Hurt loves Thomas' image that "Luxury wasn’t simply a product. It denoted a history of tradition, superior quality, and often a pampered buying experience. Luxury was a natural and expected element of upper-class life, like belonging to the right clubs or having the right surname. And it was produced in small quantities — often made to order — for an extremely limited and truly elite clientèle."

Horror at the Common

That may look to us as though she is writing about people who belong an a zoo or museum. Yet she and Hurt seem like minded on this.

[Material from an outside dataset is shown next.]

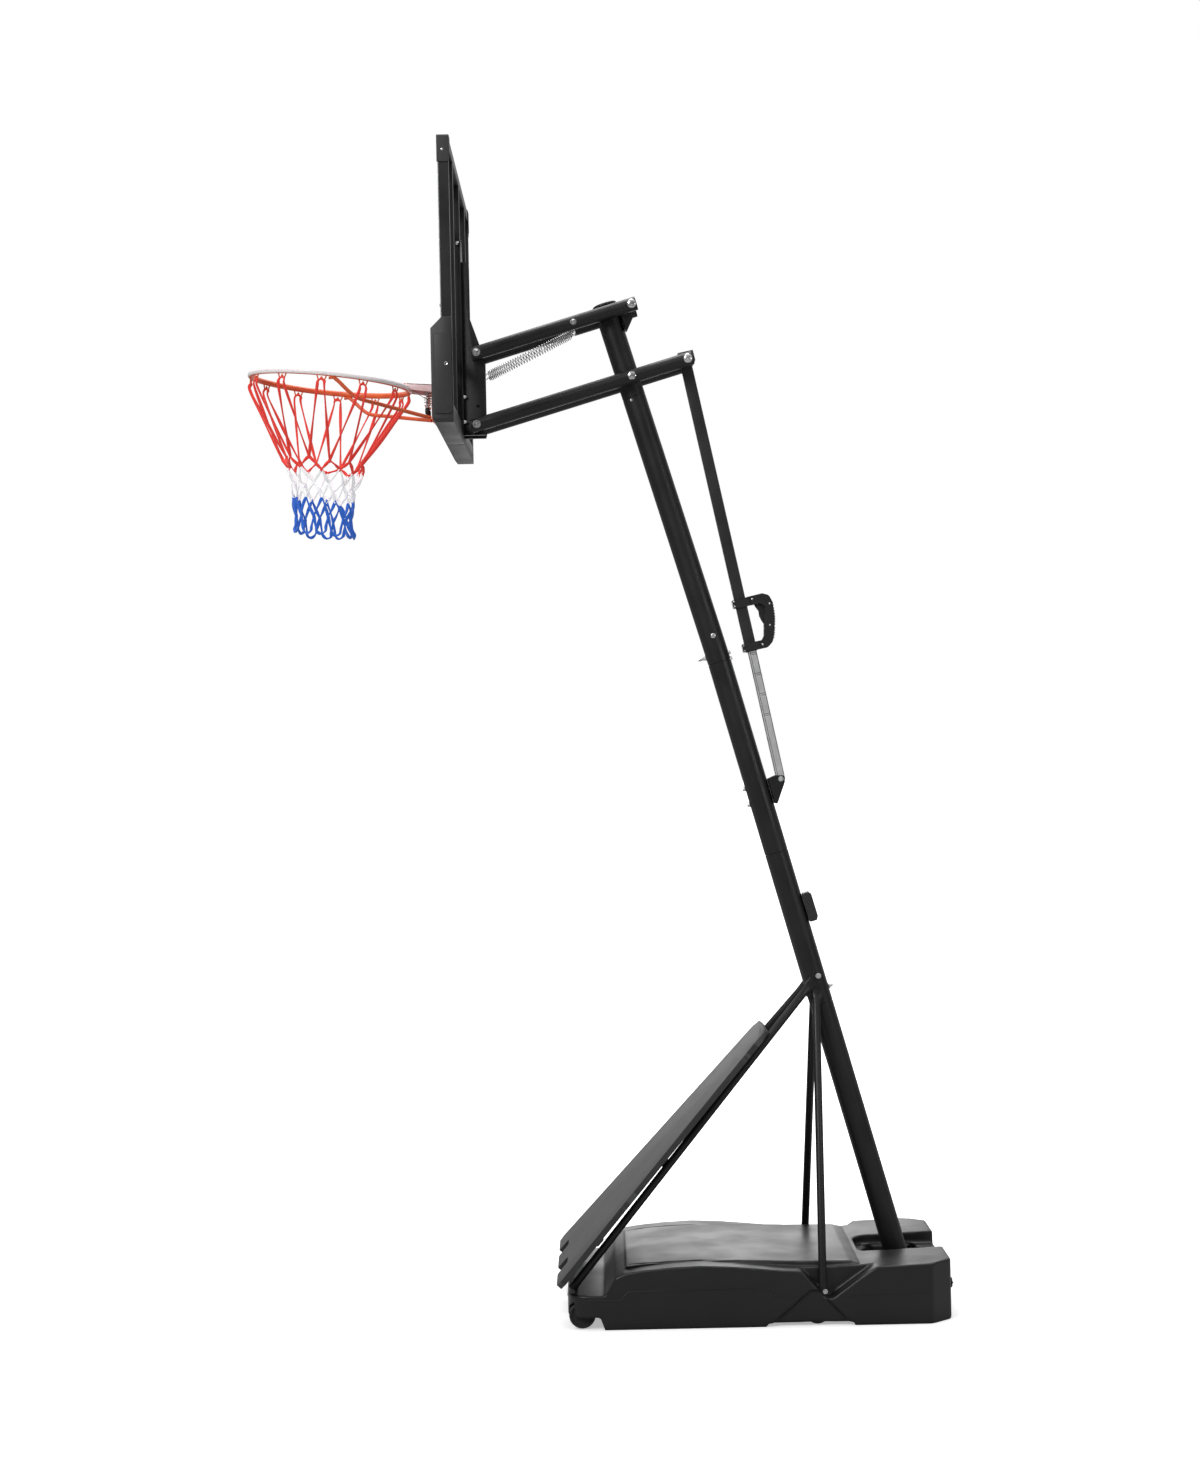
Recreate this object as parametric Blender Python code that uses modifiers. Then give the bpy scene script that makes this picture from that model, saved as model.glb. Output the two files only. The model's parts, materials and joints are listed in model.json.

He even pulls images of terrible consequences from this democratization of exclusivity. He cites "dire effects across the globe, and on almost every socio-economic level." Among these are sweatshops. He seems totally unaware that those have existed for centuries, are far more common for ordinary consumer goods, would not go away if all the luxury labels poof disappeared, and luxury companies don't pay their overworked laborers any more than sneaker companies do.

Our everybody-panic reviewer concludes that "merchandising luxury has taken a heavy toll on both cultural and language...one of the most dire effects has been to turn the term itself into a kind of oxymoron. After all, what's the real luxury in being a 'have' if hordes of logo-loving former have-nots can own the same product?"

Now, luxury-brand companies are rapacious capitalists seeking excess profits from rapacious consumers. They deserve each other.

On the other hand, Thomas and Hurt can split a vintage Veuve Cliquot as befits their slightly elevated status, while lamenting that the very unAmerican pseudo-royalty has to work harder to find ways to feel special. Surely, that class can hire someone to find those ways for them.